Под нами на четвертом этаже жил знаменитый бас Габдрахман Хабибуллин, у него была отдельная квартира. На пианино и комодах тикали десятки одинаковых красных настольных часов (видимо, их дарили за шефские концерты). Габдрахман-агай часто пел по радио про генерала Шаймуратова, который в огне не горит и в воде не тонет. По ночам в этой громадной квартире часто собирались компании наших родителей — поиграть в лото. У выкрикиваемых цифр были свои — театральные — прозвища. Вытаскивали цифру 88 — объявляли «сестры Валиахматовы», потому как они были дамы упитанные, номер 77 — «Хисмей», то есть Хисматуллин. Говорили, что у Магафура ножки такие. Почти у всех были клички, но никто не обижался. Когда великий тенор Петр Кукотов, встречая сына, объявлял: «Щеночек пришел!», все понимали как надо: он не выговаривал букву «с». Веселье продолжалось до утра.

Дядя Петя, неизменный Хозе моей мамы — Кармен, часто становился после спектакля жертвой моей «кровавой мести», я бросался на него со шпагой, и он красиво падал за пыльную декорацию.

Обитал в этом доме чекист N, живший с великой артисткой Башдрамы. Папу этот товарищ тоже допрашивал: отец работал и дружил с выдающимся режиссером Магадеевым — его расстреляли в 37-м, и таких историй в доме было достаточно.

Оазисом моего сердца был парк имени Матросова: потрясающий и странный вход в стиле сталинского ампира, справа шедевр деревянного зодчества с намеком на модерн и провинциальную постготику — кинотеатр «Идель», бильярдная пропадала в облаках папиросного дыма.
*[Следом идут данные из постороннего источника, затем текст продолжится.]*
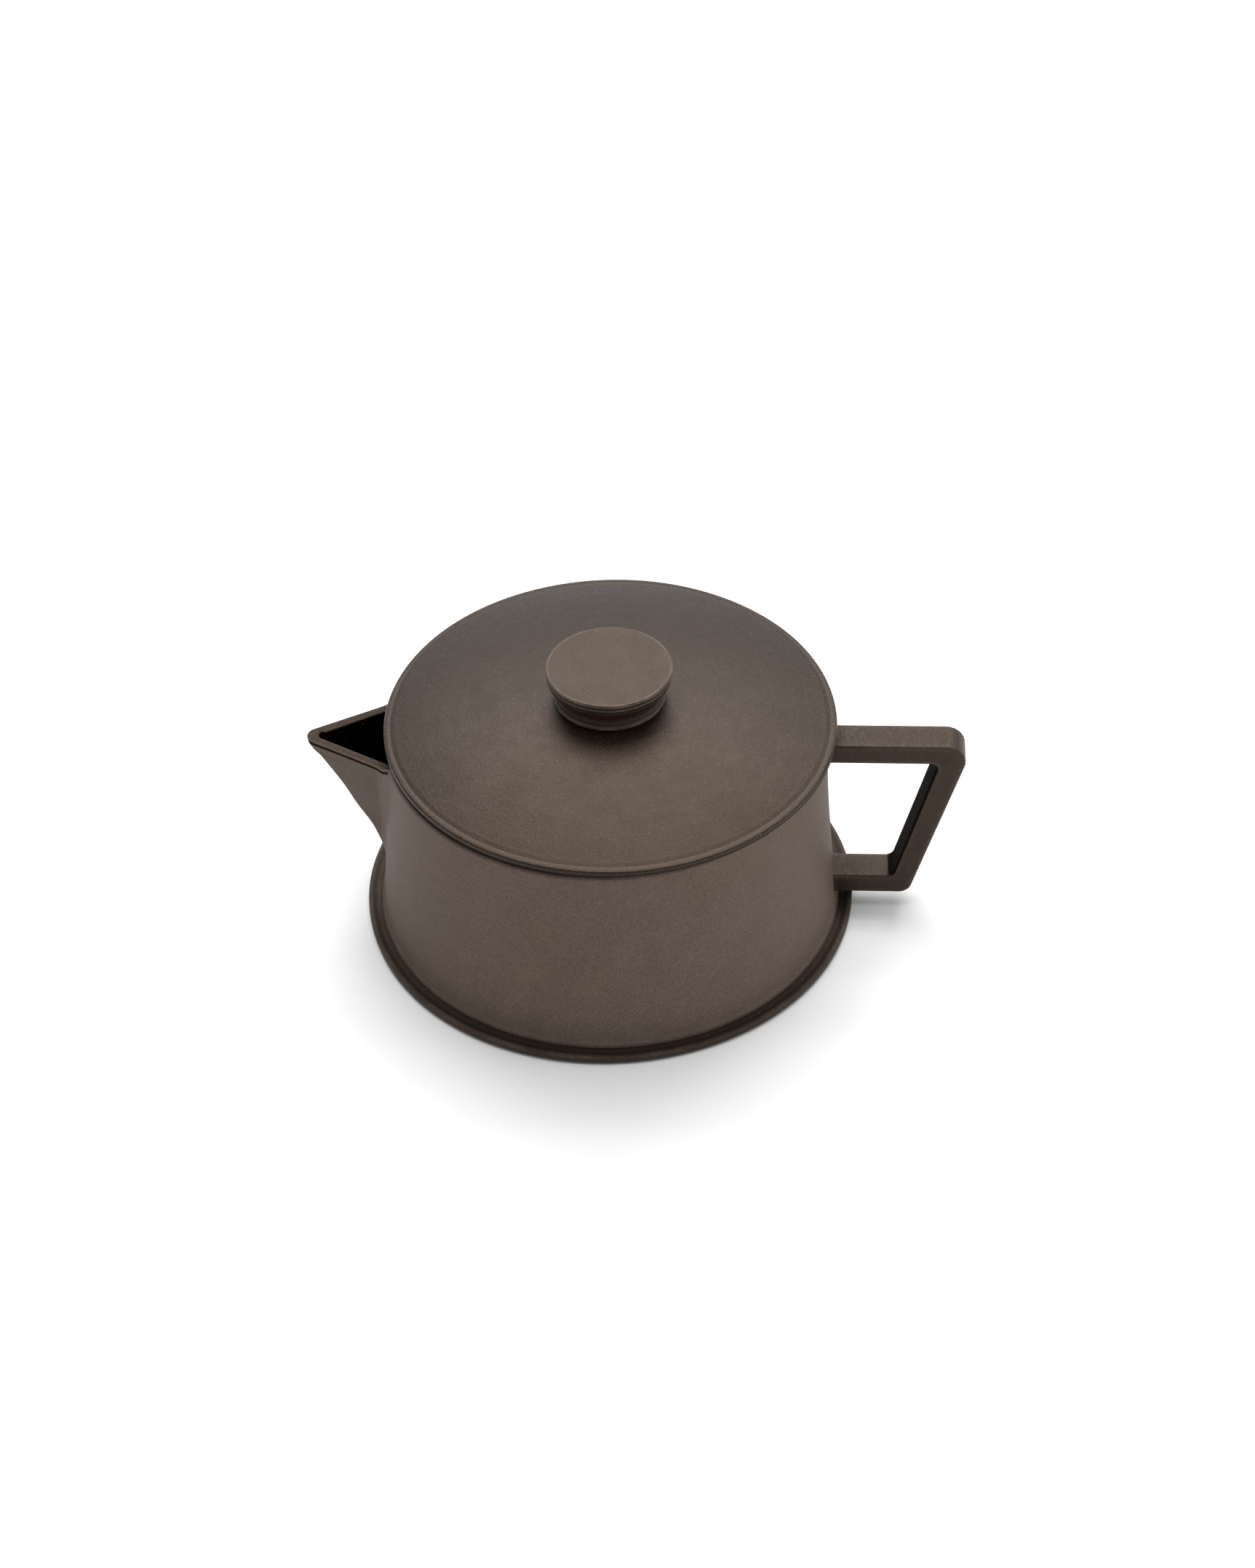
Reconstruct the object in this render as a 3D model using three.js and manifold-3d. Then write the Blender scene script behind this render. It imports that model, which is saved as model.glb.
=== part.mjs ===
// Lidded pouring pot in unglazed dark stoneware: a low waisted drum on a flanged foot disc, an open
// V spout, an angular strap handle, and a loose domed lid with a button knob.
// Millimetres, +Z up. The origin is the centre of the flat underside, the handle is at +X and the
// spout at -X. The pot is symmetric about the XZ plane.

import * as THREE from 'three';
import { mergeVertices } from 'three/addons/utils/BufferGeometryUtils.js';
import Module from 'manifold-3d';

// ---- driving dimensions ----

const slipGap = 0.3;          // slip line left between two pieces of clay
const turns = 60;             // facets around every turned piece

const foot = {
  radius: 77.6,
  thickness: 3.0,
  edgeRound: 1.45,
  dish: 0.4,                  // depth of the shallow trough in the flange's top
  dishRadius: 74.9,
};

const wall = {
  baseRadius: 72.5,
  waistRadius: 68.8,
  waistHeight: 58,            // above this height the wall is straight
  flare: 1.5,                 // how sharply it widens towards the foot
  filletHeight: 2.2,
  filletRadius: 1.1,          // how far the slip fillet spreads at the foot
  thickness: 3.2,
  rimTop: 69.35,
  rimRound: 1.2,
};

const spout = {
  halfAngle: 29.0,            // degrees, each side off the centre line, seen from above
  innerHalfAngle: 28.7,
  rimTop: 65.2,
  // keel line from inside the wall up to the lip: height, and distance from the pot's axis
  keel: [[14, 69.5], [30, 74.5], [46, 82.5], [57.7, 89.5], [65.2, 93.5]],
  noseRound: 3.4,
  innerNoseRound: 1.8,
  keelThickness: 4.5,         // measured along X
  layers: 8,
};

const handle = {
  width: 11.0,
  topArmTop: 67.3,
  lowArmBottom: 6.5,
  armThickness: 6.9,
  gripOuter: [113.2, 95.3],   // X of the grip's outer line at topArmTop and at lowArmBottom
  gripInner: [102.7, 89.8],   // X of its inner line at the finger gap's top and bottom
  outerTopRound: 5.4,
  outerLowRound: 4.0,
  innerTopRound: 2.0,
  innerLowRound: 3.0,
  edgeRound: 0.8,
  rootX: 60,                  // the arms start here and are trimmed to the wall
};

const lid = {
  radius: 70,
  offset: 1.6,                // the lid lies pushed this far towards the handle
  seat: wall.rimTop + slipGap,
  edgeThickness: 2.95,
  domeRise: 10.5,
  thickness: 3.4,
  seatInner: 61.5,            // inside this radius the underside follows the dome
  landRadius: 18.5,           // flat land under the knob
};

const collar = {
  outerRadius: 63.6,
  thickness: 3.4,
  bottom: 63.0,
  edgeRound: 0.8,
};

const knob = {
  radius: 19.5,
  height: 11.3,
  topRound: 0.6,
  waistRadius: 16.9,
  beadRadius: 17.7,
};

// ---- clays ----

const clay = (color, roughness) => new THREE.MeshStandardMaterial({ color, roughness, metalness: 0 });
const wallClay = clay(0x5f554e, 0.62);
const darkClay = clay(0x3d322b, 0.66);
const lidClay = clay(0x5a5046, 0.58);

// ---- solids and booleans ----

const wasm = await Module();
wasm.setup();

/** The geometry with only shared positions, wound so that its faces point out. */
function closed(geometry) {
  const bare = geometry.clone();
  bare.deleteAttribute('normal');
  bare.deleteAttribute('uv');
  const merged = mergeVertices(bare, 1e-4);
  const at = merged.getAttribute('position');
  const index = merged.getIndex().array;
  const kept = [];
  const [a, b, c] = [new THREE.Vector3(), new THREE.Vector3(), new THREE.Vector3()];
  let volume = 0;
  for (let i = 0; i < index.length; i += 3) {
    const [p, q, r] = index.slice(i, i + 3);
    if (p === q || q === r || r === p) continue;
    kept.push(p, q, r);
    a.fromBufferAttribute(at, p);
    b.fromBufferAttribute(at, q);
    c.fromBufferAttribute(at, r);
    volume += a.dot(b.cross(c));
  }
  if (volume < 0) kept.reverse();
  merged.setIndex(kept);
  return merged;
}

function toSolid(geometry) {
  const shell = closed(geometry);
  const vertProperties = new Float32Array(shell.getAttribute('position').array);
  const triVerts = new Uint32Array(shell.getIndex().array);
  return new wasm.Manifold(new wasm.Mesh({ numProp: 3, vertProperties, triVerts }));
}

function fromSolid(solid) {
  const mesh = solid.getMesh();
  const geometry = new THREE.BufferGeometry();
  geometry.setAttribute('position', new THREE.BufferAttribute(mesh.vertProperties, 3));
  geometry.setIndex(new THREE.BufferAttribute(mesh.triVerts, 1));
  return geometry;
}

function cut(geometry, ...tools) {
  return fromSolid(tools.reduce((left, tool) => left.subtract(toSolid(tool)), toSolid(geometry)));
}

// ---- turned profiles: [radius, height] pairs ----

/** A profile turned about Z. It starts and ends on the axis, or closes on itself. */
function turned(profile) {
  const geometry = new THREE.LatheGeometry(profile.map(([r, z]) => new THREE.Vector2(r, z)), turns);
  return closed(geometry.rotateX(Math.PI / 2));
}

/** Points on an arc about [cr, cz], from one angle to another in degrees, 0 pointing outwards. */
function arc(cr, cz, radius, from, to, steps = 3) {
  return Array.from({ length: steps + 1 }, (_, i) => {
    const angle = THREE.MathUtils.degToRad(from + (to - from) * i / steps);
    return [cr + radius * Math.cos(angle), cz + radius * Math.sin(angle)];
  });
}

/** Outer radius of the drum at a height: straight above the waist, widening to the foot. */
function wallRadius(z) {
  const below = Math.max(0, (wall.waistHeight - z) / (wall.waistHeight - foot.thickness));
  const fillet = Math.max(0, 1 - (z - foot.thickness) / wall.filletHeight);
  const widening = (wall.baseRadius - wall.waistRadius) * below ** wall.flare;
  return wall.waistRadius + widening + wall.filletRadius * fillet ** 2;
}

const wallBottom = foot.thickness + slipGap;
const wallHeights = [wallBottom, 4.1, 5.2, 12, 22, 34, 46, wall.waistHeight];

/** The drum's outer side as a full plug, grown outwards, for trimming what is stuck onto it. */
function wallPlug(grow) {
  const side = wallHeights.map((z) => [wallRadius(z) + grow, z]);
  const top = wall.rimTop + 5;
  return turned([[0, -1], [side[0][0], -1], ...side, [wall.waistRadius + grow, top], [0, top]]);
}

// ---- the pot ----

function footDisc() {
  const { radius, thickness, edgeRound, dish, dishRadius } = foot;
  const inner = radius - edgeRound;
  return turned([
    [0, 0],
    ...arc(inner, edgeRound, edgeRound, -90, 0),
    ...arc(inner, thickness - edgeRound, edgeRound, 0, 90),
    [dishRadius, thickness - dish],
    [wallRadius(wallBottom), thickness],
    [0, thickness],
  ]);
}

/** The wedge of space that the spout pours through, from inside the pot to above its rim. */
function channel() {
  const { rimTop, innerHalfAngle, innerNoseRound, keelThickness } = spout;
  const lip = wall.rimTop + 4 - rimTop;
  return wedge(innerHalfAngle, innerNoseRound, keelThickness, lip);
}

function bodyShell() {
  const { thickness, rimTop, rimRound } = wall;
  const outer = wallHeights.map((z) => [wallRadius(z), z]);
  const inner = wallHeights.slice(2).map((z) => [wallRadius(z) - thickness, z]).reverse();
  const rimOuter = wall.waistRadius - rimRound;
  const rimInner = wall.waistRadius - thickness + rimRound;
  const foothold = wallRadius(wallBottom) - thickness - wall.filletRadius - 1.5;
  const profile = [
    ...outer,
    ...arc(rimOuter, rimTop - rimRound, rimRound, 0, 90),
    ...arc(rimInner, rimTop - rimRound, rimRound, 90, 180),
    ...inner,
    [foothold, wallBottom],
    outer[0],
  ];
  return cut(turned(profile), channel());
}

/**
 * A V section standing on the keel line. Each layer is the same triangle with a rounded nose, moved
 * towards the pot as the keel falls back. The last layer is the rim's own section again, raised by
 * lift. shift moves the nose in from the keel line.
 */
function wedge(halfAngle, noseRound, shift, lift) {
  const { keel, layers } = spout;
  const line = new THREE.SplineCurve(keel.map(([z, x]) => new THREE.Vector2(z, x)));
  const slope = THREE.MathUtils.degToRad(halfAngle);
  const nose = arc(noseRound, 0, noseRound, 90 + halfAngle, 270 - halfAngle, 4);
  const tip = noseRound - noseRound / Math.sin(slope);
  const back = 42;
  const halfBack = (back - tip) * Math.tan(slope);
  const outline = [...nose, [back, -halfBack], [back, halfBack]];
  const shape = new THREE.Shape(outline.map(([x, y]) => new THREE.Vector2(x, y)));
  const steps = layers + 1;
  const geometry = new THREE.ExtrudeGeometry(shape, { depth: 1, steps, bevelEnabled: false });
  const at = geometry.getAttribute('position');
  for (let i = 0; i < at.count; i += 1) {
    const layer = Math.round(at.getZ(i) * steps);
    const onKeel = line.getPoint(Math.min(layer / layers, 1));
    at.setX(i, at.getX(i) - onKeel.y + shift);
    at.setZ(i, onKeel.x + (layer === steps ? lift : 0));
  }
  return geometry;
}

function spoutTrough() {
  return cut(wedge(spout.halfAngle, spout.noseRound, 0, 0), channel(), wallPlug(slipGap));
}

/** A corner of an outline as a quadratic curve between its two tangent points. */
function corner(shape, before, at, after, radius) {
  const back = before.clone().sub(at).normalize();
  const ahead = after.clone().sub(at).normalize();
  const setback = radius / Math.tan(back.angleTo(ahead) / 2);
  const start = at.clone().addScaledVector(back, setback);
  const end = at.clone().addScaledVector(ahead, setback);
  shape.lineTo(start.x, start.y);
  shape.quadraticCurveTo(at.x, at.y, end.x, end.y);
}

/** Side view of the strap in XZ, extruded across its width and trimmed to the wall. */
function handleStrap() {
  const { topArmTop, lowArmBottom, armThickness, gripOuter, gripInner, rootX, width, edgeRound } = handle;
  const point = (x, z) => new THREE.Vector2(x, z);
  const rootTop = point(rootX, topArmTop);
  const outerTop = point(gripOuter[0], topArmTop);
  const outerLow = point(gripOuter[1], lowArmBottom);
  const rootLow = point(rootX, lowArmBottom);
  const gapRootLow = point(rootX, lowArmBottom + armThickness);
  const gapLow = point(gripInner[1], lowArmBottom + armThickness);
  const gapTop = point(gripInner[0], topArmTop - armThickness);
  const gapRootTop = point(rootX, topArmTop - armThickness);
  const outline = new THREE.Shape();
  outline.moveTo(rootTop.x, rootTop.y);
  corner(outline, rootTop, outerTop, outerLow, handle.outerTopRound);
  corner(outline, outerTop, outerLow, rootLow, handle.outerLowRound);
  outline.lineTo(rootLow.x, rootLow.y);
  outline.lineTo(gapRootLow.x, gapRootLow.y);
  corner(outline, gapRootLow, gapLow, gapTop, handle.innerLowRound);
  corner(outline, gapLow, gapTop, gapRootTop, handle.innerTopRound);
  outline.lineTo(gapRootTop.x, gapRootTop.y);
  outline.closePath();
  const strap = new THREE.ExtrudeGeometry(outline, {
    depth: width - 2 * edgeRound,
    curveSegments: 4,
    bevelSize: edgeRound,
    bevelOffset: -edgeRound,
    bevelThickness: edgeRound,
    bevelSegments: 1,
  });
  strap.translate(0, 0, edgeRound - width / 2);
  strap.rotateX(Math.PI / 2);
  return cut(strap, wallPlug(slipGap));
}

// ---- the lid ----

/** Height of the lid's upper face above its seat at a radius. */
function domeTop(r) {
  const dome = lid.domeRise * (1 - (Math.max(r, lid.landRadius) / lid.radius) ** 2);
  return lid.seat + lid.edgeThickness + dome;
}

function lidDisc() {
  const { radius, seat, edgeThickness, thickness, seatInner, landRadius } = lid;
  const round = edgeThickness / 2;
  const radii = [landRadius, 30, 42, 54, 63];
  const top = [...radii].reverse().map((r) => [r, domeTop(r)]);
  const under = radii.slice(0, -1).map((r) => [r, domeTop(r) - thickness]);
  return turned([
    [0, domeTop(0) - thickness],
    ...under,
    [seatInner - 1.5, domeTop(seatInner) - thickness],
    [seatInner, seat],
    ...arc(radius - round, seat + round, round, -90, 75, 5),
    ...top,
    [0, domeTop(0)],
  ]);
}

function lidCollar() {
  const { outerRadius, thickness, bottom, edgeRound } = collar;
  const inner = outerRadius - thickness;
  const top = lid.seat - slipGap;
  return turned([
    [inner, top],
    ...arc(inner + edgeRound, bottom + edgeRound, edgeRound, 180, 270, 2),
    ...arc(outerRadius - edgeRound, bottom + edgeRound, edgeRound, 270, 360, 2),
    [outerRadius, top],
    [inner, top],
  ]);
}

function lidKnob() {
  const { radius, height, topRound, waistRadius, beadRadius } = knob;
  const base = domeTop(0) + slipGap;
  const side = [
    [beadRadius - 0.6, 0],
    [beadRadius, 0.9],
    [beadRadius - 0.5, 1.7],
    [waistRadius, 2.3],
    [waistRadius + 0.7, 4.0],
    [radius - 0.7, 6.6],
    [radius, height - topRound],
  ];
  return turned([
    [0, base],
    ...side.map(([r, z]) => [r, base + z]),
    ...arc(radius - topRound, base + height - topRound, topRound, 30, 90, 2),
    [0, base + height],
  ]);
}

// ---- assembly ----

function piece(name, geometry, material) {
  const mesh = new THREE.Mesh(geometry, material);
  mesh.name = name;
  return mesh;
}

const pot = new THREE.Group();
pot.add(
  piece('foot_disc', footDisc(), darkClay),
  piece('body_shell', bodyShell(), wallClay),
  piece('spout', spoutTrough(), wallClay),
  piece('handle', handleStrap(), darkClay),
);

const cover = new THREE.Group();
cover.add(
  piece('lid_disc', lidDisc(), lidClay),
  piece('lid_collar', lidCollar(), lidClay),
  piece('lid_knob', lidKnob(), lidClay),
);
cover.position.x = lid.offset;

const assembly = new THREE.Group();
assembly.add(pot, cover);

export default assembly;
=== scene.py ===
"""Looks of a lidded stoneware pouring pot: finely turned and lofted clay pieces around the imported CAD
frame, procedural clay materials, and a soft white studio. Shapes are worked out in millimetres and
written to the meshes in metres. The handle is at +X, the spout at -X.
"""

import math

import bmesh
import bpy
import numpy as np
from mathutils import Matrix, Vector


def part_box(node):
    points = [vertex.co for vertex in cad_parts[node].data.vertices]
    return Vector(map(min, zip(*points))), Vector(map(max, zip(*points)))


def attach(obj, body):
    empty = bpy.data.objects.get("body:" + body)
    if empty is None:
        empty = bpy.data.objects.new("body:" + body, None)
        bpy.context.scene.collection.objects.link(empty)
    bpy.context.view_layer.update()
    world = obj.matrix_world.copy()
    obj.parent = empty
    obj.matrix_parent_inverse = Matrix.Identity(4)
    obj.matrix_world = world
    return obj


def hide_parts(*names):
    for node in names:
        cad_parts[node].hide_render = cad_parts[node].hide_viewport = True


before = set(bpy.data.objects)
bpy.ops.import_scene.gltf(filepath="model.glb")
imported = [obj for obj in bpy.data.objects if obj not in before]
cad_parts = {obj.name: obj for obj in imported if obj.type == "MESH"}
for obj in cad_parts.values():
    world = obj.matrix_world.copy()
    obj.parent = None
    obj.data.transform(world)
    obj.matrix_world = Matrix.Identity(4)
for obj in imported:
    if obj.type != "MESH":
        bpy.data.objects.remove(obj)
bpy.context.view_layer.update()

MM = 0.001


# ---- sizes, in millimetres: the frame gives the outer ones, the rest are details of each piece ----

def corners(node):
    """Lowest and highest corner of a CAD node, in millimetres."""
    low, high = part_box(node)
    return np.array(low) / MM, np.array(high) / MM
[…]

Здесь встречались маститые артисты, художники, гудели, как бурзянские пчелы в улье. Я в суете прошмыгивал в комнату смеха и мужественно взирал на свои уродства, потом тихо возвращался, когда папа намелованными пальцами вытаскивал последний шар из лузы.

Слева в парке был маленький «Версаль»: фонтанчик «Девочка с зонтом» под деревьями, вместо барочных фигур — железобетонный Сталин, который клялся Ленину в верности, а на следующей мощной плите вожди уже отдыхали под сенью сосен. Полузарытый в землю цирк Шапито потрясал своей смертельной программой: братья-китайцы Ван Ю Ли метали ножи и прыгали через огонь, скакали на лошадях отчаянные джигиты, крались львы и тигры. Потом наступала короткая летняя ночь, слоны тревожно трубили, львы с тиграми рычали и тяжело вздыхали. Я чувствовал себя Левенбуком в долине реки Лимпопо!

…А верный друг Шарик погиб — его убили в котельной нашего дома какие-то бомжи в начале 1950-х годов.

Красавица-певица Магафура Салигаскарова была мамой-праздником.